WORK TO COMPLETE :: Word for word, restate every line of the material.

RECORDS SUPPLIED ::
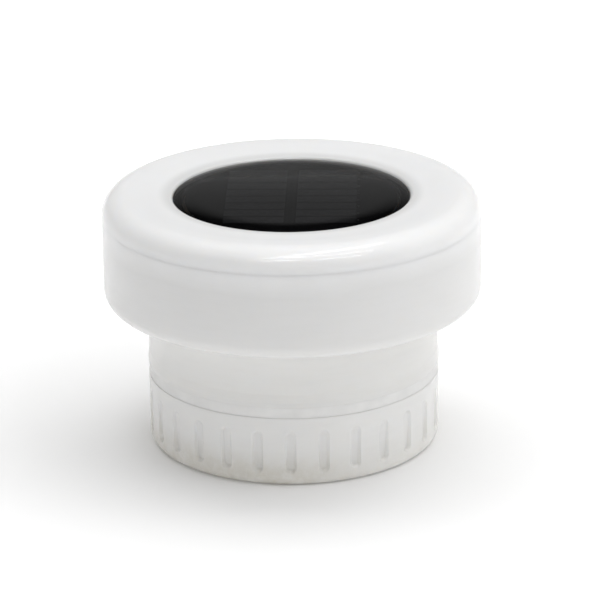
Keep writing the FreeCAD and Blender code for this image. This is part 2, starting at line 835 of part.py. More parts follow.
def make_base_cap():
    """Screw cap: standing rim, recessed floor, threaded wall and tapered finger flutes."""
    body = turned_body(
        "base_cap",
        [
            ("button_radius + button_clearance", "foot_recess"),
            ("foot_inner_radius", "foot_recess"),
            ("foot_inner_radius + foot_slope_run", "0"),
            ("cap_radius", "0"),
            ("cap_radius", "cap_height"),
            ("cap_inner_radius", "cap_height"),
            ("cap_inner_radius", "cap_floor_level"),
            ("button_radius + button_clearance", "cap_floor_level"),
        ],
    )
    round_rings(body, "cap_round", ("cap_radius", "0"))
    round_rings(body, "edge_round", ("cap_radius", "cap_height"))
    for kind, turn in (("retainer", RETAINER_TURN), ("ballast", BALLAST_TURN)):
        radius, circle_radius = f"{kind}_pilot_radius", f"{kind}_screw_circle"
        ring_of_holes(body, radius, circle_radius, CAP_SCREWS, "cap_floor_level", "floor_pilot_depth", turn)
    cut_flutes(body)
    helix_ridge(body, "cap_inner_radius", "-", "cap_thread_start", "cap_thread_rise")


def cut_flutes(body):
    """Each flute is a long round-ended recess whose floor slants inwards towards the cap's foot."""
    low = Vector(amount("cap_radius - flute_depth_bottom"), 0, amount("flute_bottom"))
    high = Vector(amount("cap_radius - flute_depth_top"), 0, amount("flute_top"))
    slant = Rotation(Vector(0, 0, 1), high - low)
    outwards = slant.multiply(Rotation(Vector(0, 0, 1), Vector(1, 0, 0)))
    slot = body.newObject("PartDesign::SubtractiveBox", "flute_slot")
    bind(slot, Length="flute_reach", Width="flute_half_width + flute_half_width")
    slot.Height = (high - low).Length
    slot.Placement = Placement(low - Vector(0, amount("flute_half_width"), 0), slant)
    tools = [slot]
    for name, place in (("foot", low), ("head", high)):
        end = body.newObject("PartDesign::SubtractiveCylinder", f"flute_{name}")
        bind(end, Radius="flute_half_width", Height="flute_reach")
        end.Placement = Placement(place, outwards)
        tools.append(end)
    doc.recompute()
    repeat = pattern(body, tools, int(amount("flute_count")))
    repeat.setExpression("Occurrences", "Dims.flute_count")


def make_ballast():
    """Steel ballast ring screwed to the cap's floor."""
    body = turned_body(
        "ballast_ring",
        [
            ("ballast_inner_radius", "cap_floor_level"),
            ("ballast_radius", "cap_floor_level"),
            ("ballast_radius", "ballast_top"),
            ("ballast_inner_radius", "ballast_top"),
        ],
    )
    circle_radius = "ballast_screw_circle"
    hole = "ballast_hole_radius"
    sink_through(body, hole, circle_radius, CAP_SCREWS, "cap_floor_level", "ballast_top", BALLAST_TURN)
    places = around(CAP_SCREWS, amount(circle_radius), amount("ballast_top"), BALLAST_TURN)
    group("ballast_screws", [screw("ballast_screw", n, place) for n, place in enumerate(places)])


def make_button():
    """Push button with its O-ring, held behind the cap's floor by a screwed retainer."""
    turned_body(
        "power_button",
        [
            ("0", "button_face"),
            ("button_radius", "button_face"),
            ("button_radius", "button_groove_bottom"),
            ("button_radius - button_groove_depth", "button_groove_bottom"),
            ("button_radius - button_groove_depth", "button_groove_top"),
            ("button_radius", "button_groove_top"),
            ("button_radius", "cap_floor_level + button_lift_gap"),
            ("button_flange_radius", "cap_floor_level + button_lift_gap"),
            ("button_flange_radius", "button_flange_top"),
            ("button_stem_radius", "button_flange_top"),
            ("button_stem_radius", "button_stem_top"),
            ("0", "button_stem_top"),
        ],
    )
    ring = doc.addObject("Part::Torus", "button_seal")
    bind(ring, Radius1="button_seal_radius", Radius2="button_seal_section")
    ring.Placement = Placement(Vector(0, 0, amount("button_seal_level")), Rotation())
    node(ring, "button_seal")
    retainer = turned_body(
        "button_retainer",
        [
            ("button_flange_radius + retainer_gap", "cap_floor_level"),
            ("retainer_radius", "cap_floor_level"),
            ("retainer_radius", "retainer_top"),
            ("retainer_mouth_radius", "retainer_top"),
            ("retainer_mouth_radius", "retainer_top - retainer_roof"),
            ("button_flange_radius + retainer_gap", "retainer_top - retainer_roof"),
        ],
    )
    circle_radius = "retainer_screw_circle"
    hole = "retainer_hole_radius"
    sink_through(retainer, hole, circle_radius, CAP_SCREWS, "cap_floor_level", "retainer_top", RETAINER_TURN)
    places = around(CAP_SCREWS, amount(circle_radius), amount("retainer_top"), RETAINER_TURN)
    group("retainer_screws", [screw("retainer_screw", n, place) for n, place in enumerate(places)])


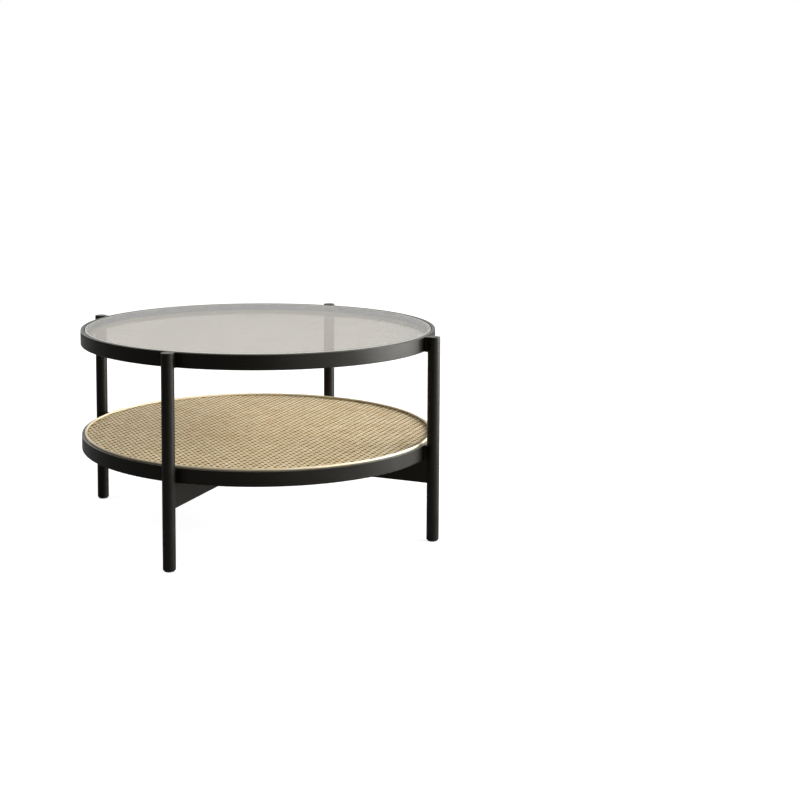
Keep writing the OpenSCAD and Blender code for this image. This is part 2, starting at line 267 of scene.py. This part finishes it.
def stained_board():
    """Dark stained plywood seen through the holes of the cane."""
    material, nodes = new_material("stained_board")
    grain = nodes.noise(along(nodes, "x", 420.0, 9.0), 1.0, 5.0, 0.65)
    tone = nodes.span(grain, 0.3, 0.7, 0.0, 1.0)
    base = nodes.mix(tone, rgba(0.016, 0.007, 0.002), rgba(0.042, 0.020, 0.006))
    shader = nodes.add(
        "ShaderNodeBsdfPrincipled",
        {
            "Base Color": base,
            "Specular IOR Level": 0.1,
            "Roughness": nodes.span(grain, 0.3, 0.7, 0.80, 0.95),
            "Normal": nodes.bump(grain, 0.00015, 0.6),
        },
    )
    close_material(nodes, shader.outputs[0])
    return material


def clear_glass():
    """Clear glass with faint smears and a ground edge that glows faintly, a painted highlight. It dims the
    light that falls through it.
    """
    material, nodes = new_material("clear_glass")
    place = nodes.place()
    smear = nodes.noise(place, 9.0, 4.0, 0.6)
    glass = nodes.add(
        "ShaderNodeBsdfPrincipled",
        {
            "Base Color": rgba(0.925, 0.918, 0.880),
            "Roughness": nodes.span(smear, 0.45, 0.75, 0.005, 0.05),
            "IOR": GLASS_IOR,
            "Transmission Weight": 1.0,
        },
    )
    x, y, _ = nodes.add("ShaderNodeSeparateXYZ", {0: place}).outputs
    inner = GLASS_RADIUS - ARRIS
    ground = nodes.span(nodes.axis_distance(x, y), inner - ARRIS_BLEND, inner, 0.0, 0.8)
    arris_with_painted_glow = nodes.add(
        "ShaderNodeBsdfPrincipled",
        {
            "Base Color": rgba(0.86, 0.88, 0.80),
            "Roughness": 0.35,
            "Emission Color": rgba(1.0, 1.0, 0.86),     # painted glow: the ground edge emits light as a painted highlight
            "Emission Strength": 0.35,
        },
    )
    glass = nodes.add("ShaderNodeMixShader", {0: ground, 1: glass.outputs[0], 2: arris_with_painted_glow.outputs[0]})
    front = nodes.math("SUBTRACT", 1.0, nodes.add("ShaderNodeNewGeometry").outputs["Backfacing"])
    fresnel = nodes.add("ShaderNodeFresnel", {"IOR": GLASS_IOR}).outputs[0]
    passed = nodes.math("SUBTRACT", 1.0, nodes.math("MULTIPLY", front, fresnel))
    passed = nodes.math("MULTIPLY", passed, passed)
    dimmed = nodes.mix(passed, rgba(0, 0, 0), rgba(0.72, 0.71, 0.68))
    clear = nodes.add("ShaderNodeBsdfTransparent", {"Color": dimmed})
    shadow = nodes.add("ShaderNodeLightPath").outputs["Is Shadow Ray"]
    shader = nodes.add("ShaderNodeMixShader", {0: shadow, 1: glass.outputs[0], 2: clear.outputs[0]})
    close_material(nodes, shader.outputs[0])
    return material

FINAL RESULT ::
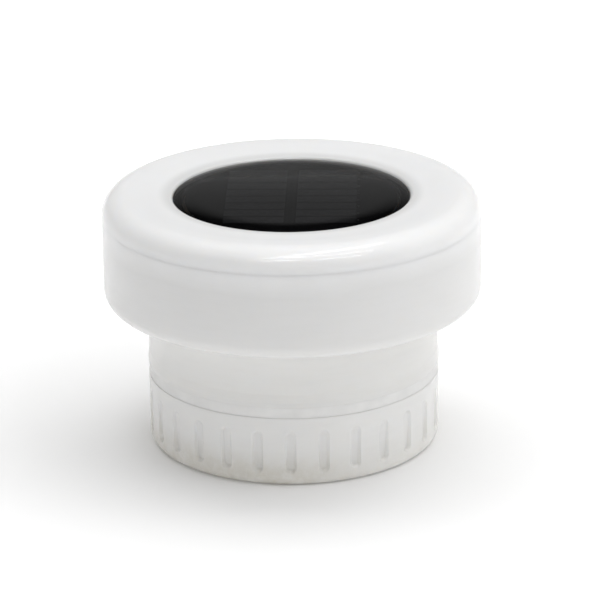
Keep writing the FreeCAD and Blender code for this image. This is part 2, starting at line 835 of part.py. More parts follow.
def make_base_cap():
    """Screw cap: standing rim, recessed floor, threaded wall and tapered finger flutes."""
    body = turned_body(
        "base_cap",
        [
            ("button_radius + button_clearance", "foot_recess"),
            ("foot_inner_radius", "foot_recess"),
            ("foot_inner_radius + foot_slope_run", "0"),
            ("cap_radius", "0"),
            ("cap_radius", "cap_height"),
            ("cap_inner_radius", "cap_height"),
            ("cap_inner_radius", "cap_floor_level"),
            ("button_radius + button_clearance", "cap_floor_level"),
        ],
    )
    round_rings(body, "cap_round", ("cap_radius", "0"))
    round_rings(body, "edge_round", ("cap_radius", "cap_height"))
    for kind, turn in (("retainer", RETAINER_TURN), ("ballast", BALLAST_TURN)):
        radius, circle_radius = f"{kind}_pilot_radius", f"{kind}_screw_circle"
        ring_of_holes(body, radius, circle_radius, CAP_SCREWS, "cap_floor_level", "floor_pilot_depth", turn)
    cut_flutes(body)
    helix_ridge(body, "cap_inner_radius", "-", "cap_thread_start", "cap_thread_rise")


def cut_flutes(body):
    """Each flute is a long round-ended recess whose floor slants inwards towards the cap's foot."""
    low = Vector(amount("cap_radius - flute_depth_bottom"), 0, amount("flute_bottom"))
    high = Vector(amount("cap_radius - flute_depth_top"), 0, amount("flute_top"))
    slant = Rotation(Vector(0, 0, 1), high - low)
    outwards = slant.multiply(Rotation(Vector(0, 0, 1), Vector(1, 0, 0)))
    slot = body.newObject("PartDesign::SubtractiveBox", "flute_slot")
    bind(slot, Length="flute_reach", Width="flute_half_width + flute_half_width")
    slot.Height = (high - low).Length
    slot.Placement = Placement(low - Vector(0, amount("flute_half_width"), 0), slant)
    tools = [slot]
    for name, place in (("foot", low), ("head", high)):
        end = body.newObject("PartDesign::SubtractiveCylinder", f"flute_{name}")
        bind(end, Radius="flute_half_width", Height="flute_reach")
        end.Placement = Placement(place, outwards)
        tools.append(end)
    doc.recompute()
    repeat = pattern(body, tools, int(amount("flute_count")))
    repeat.setExpression("Occurrences", "Dims.flute_count")


def make_ballast():
    """Steel ballast ring screwed to the cap's floor."""
    body = turned_body(
        "ballast_ring",
        [
            ("ballast_inner_radius", "cap_floor_level"),
            ("ballast_radius", "cap_floor_level"),
            ("ballast_radius", "ballast_top"),
            ("ballast_inner_radius", "ballast_top"),
        ],
    )
    circle_radius = "ballast_screw_circle"
    hole = "ballast_hole_radius"
    sink_through(body, hole, circle_radius, CAP_SCREWS, "cap_floor_level", "ballast_top", BALLAST_TURN)
    places = around(CAP_SCREWS, amount(circle_radius), amount("ballast_top"), BALLAST_TURN)
    group("ballast_screws", [screw("ballast_screw", n, place) for n, place in enumerate(places)])


def make_button():
    """Push button with its O-ring, held behind the cap's floor by a screwed retainer."""
    turned_body(
        "power_button",
        [
            ("0", "button_face"),
            ("button_radius", "button_face"),
            ("button_radius", "button_groove_bottom"),
            ("button_radius - button_groove_depth", "button_groove_bottom"),
            ("button_radius - button_groove_depth", "button_groove_top"),
            ("button_radius", "button_groove_top"),
            ("button_radius", "cap_floor_level + button_lift_gap"),
            ("button_flange_radius", "cap_floor_level + button_lift_gap"),
            ("button_flange_radius", "button_flange_top"),
            ("button_stem_radius", "button_flange_top"),
            ("button_stem_radius", "button_stem_top"),
            ("0", "button_stem_top"),
        ],
    )
    ring = doc.addObject("Part::Torus", "button_seal")
    bind(ring, Radius1="button_seal_radius", Radius2="button_seal_section")
    ring.Placement = Placement(Vector(0, 0, amount("button_seal_level")), Rotation())
    node(ring, "button_seal")
    retainer = turned_body(
        "button_retainer",
        [
            ("button_flange_radius + retainer_gap", "cap_floor_level"),
            ("retainer_radius", "cap_floor_level"),
            ("retainer_radius", "retainer_top"),
            ("retainer_mouth_radius", "retainer_top"),
            ("retainer_mouth_radius", "retainer_top - retainer_roof"),
            ("button_flange_radius + retainer_gap", "retainer_top - retainer_roof"),
        ],
    )
    circle_radius = "retainer_screw_circle"
    hole = "retainer_hole_radius"
    sink_through(retainer, hole, circle_radius, CAP_SCREWS, "cap_floor_level", "retainer_top", RETAINER_TURN)
    places = around(CAP_SCREWS, amount(circle_radius), amount("retainer_top"), RETAINER_TURN)
    group("retainer_screws", [screw("retainer_screw", n, place) for n, place in enumerate(places)])


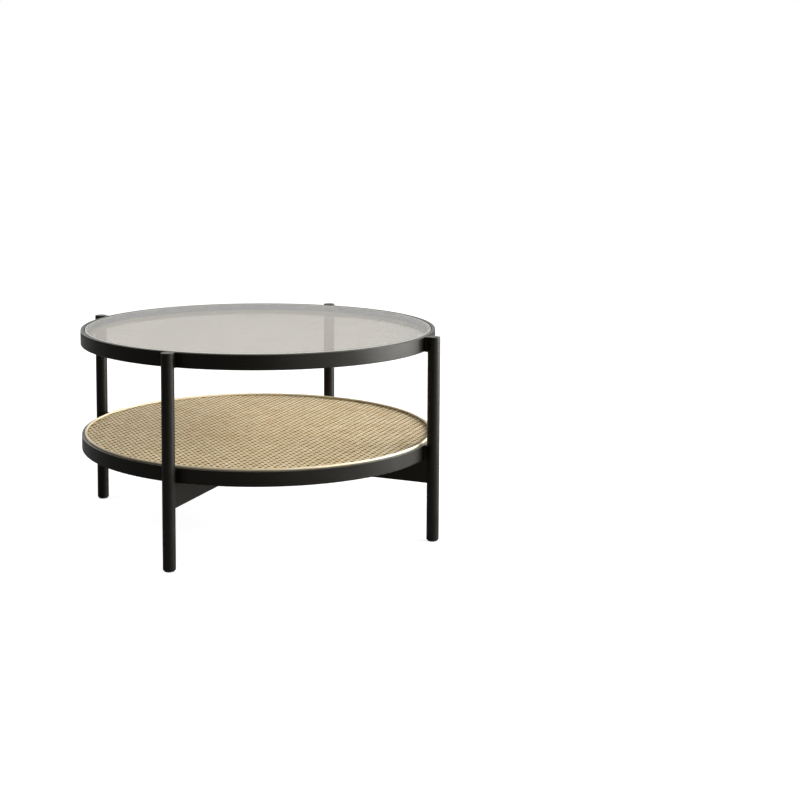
Keep writing the OpenSCAD and Blender code for this image. This is part 2, starting at line 267 of scene.py. This part finishes it.
def stained_board():
    """Dark stained plywood seen through the holes of the cane."""
    material, nodes = new_material("stained_board")
    grain = nodes.noise(along(nodes, "x", 420.0, 9.0), 1.0, 5.0, 0.65)
    tone = nodes.span(grain, 0.3, 0.7, 0.0, 1.0)
    base = nodes.mix(tone, rgba(0.016, 0.007, 0.002), rgba(0.042, 0.020, 0.006))
    shader = nodes.add(
        "ShaderNodeBsdfPrincipled",
        {
            "Base Color": base,
            "Specular IOR Level": 0.1,
            "Roughness": nodes.span(grain, 0.3, 0.7, 0.80, 0.95),
            "Normal": nodes.bump(grain, 0.00015, 0.6),
        },
    )
    close_material(nodes, shader.outputs[0])
    return material


def clear_glass():
    """Clear glass with faint smears and a ground edge that glows faintly, a painted highlight. It dims the
    light that falls through it.
    """
    material, nodes = new_material("clear_glass")
    place = nodes.place()
    smear = nodes.noise(place, 9.0, 4.0, 0.6)
    glass = nodes.add(
        "ShaderNodeBsdfPrincipled",
        {
            "Base Color": rgba(0.925, 0.918, 0.880),
            "Roughness": nodes.span(smear, 0.45, 0.75, 0.005, 0.05),
            "IOR": GLASS_IOR,
            "Transmission Weight": 1.0,
        },
    )
    x, y, _ = nodes.add("ShaderNodeSeparateXYZ", {0: place}).outputs
    inner = GLASS_RADIUS - ARRIS
    ground = nodes.span(nodes.axis_distance(x, y), inner - ARRIS_BLEND, inner, 0.0, 0.8)
    arris_with_painted_glow = nodes.add(
        "ShaderNodeBsdfPrincipled",
        {
            "Base Color": rgba(0.86, 0.88, 0.80),
            "Roughness": 0.35,
            "Emission Color": rgba(1.0, 1.0, 0.86),     # painted glow: the ground edge emits light as a painted highlight
            "Emission Strength": 0.35,
        },
    )
    glass = nodes.add("ShaderNodeMixShader", {0: ground, 1: glass.outputs[0], 2: arris_with_painted_glow.outputs[0]})
    front = nodes.math("SUBTRACT", 1.0, nodes.add("ShaderNodeNewGeometry").outputs["Backfacing"])
    fresnel = nodes.add("ShaderNodeFresnel", {"IOR": GLASS_IOR}).outputs[0]
    passed = nodes.math("SUBTRACT", 1.0, nodes.math("MULTIPLY", front, fresnel))
    passed = nodes.math("MULTIPLY", passed, passed)
    dimmed = nodes.mix(passed, rgba(0, 0, 0), rgba(0.72, 0.71, 0.68))
    clear = nodes.add("ShaderNodeBsdfTransparent", {"Color": dimmed})
    shadow = nodes.add("ShaderNodeLightPath").outputs["Is Shadow Ray"]
    shader = nodes.add("ShaderNodeMixShader", {0: shadow, 1: glass.outputs[0], 2: clear.outputs[0]})
    close_material(nodes, shader.outputs[0])
    return material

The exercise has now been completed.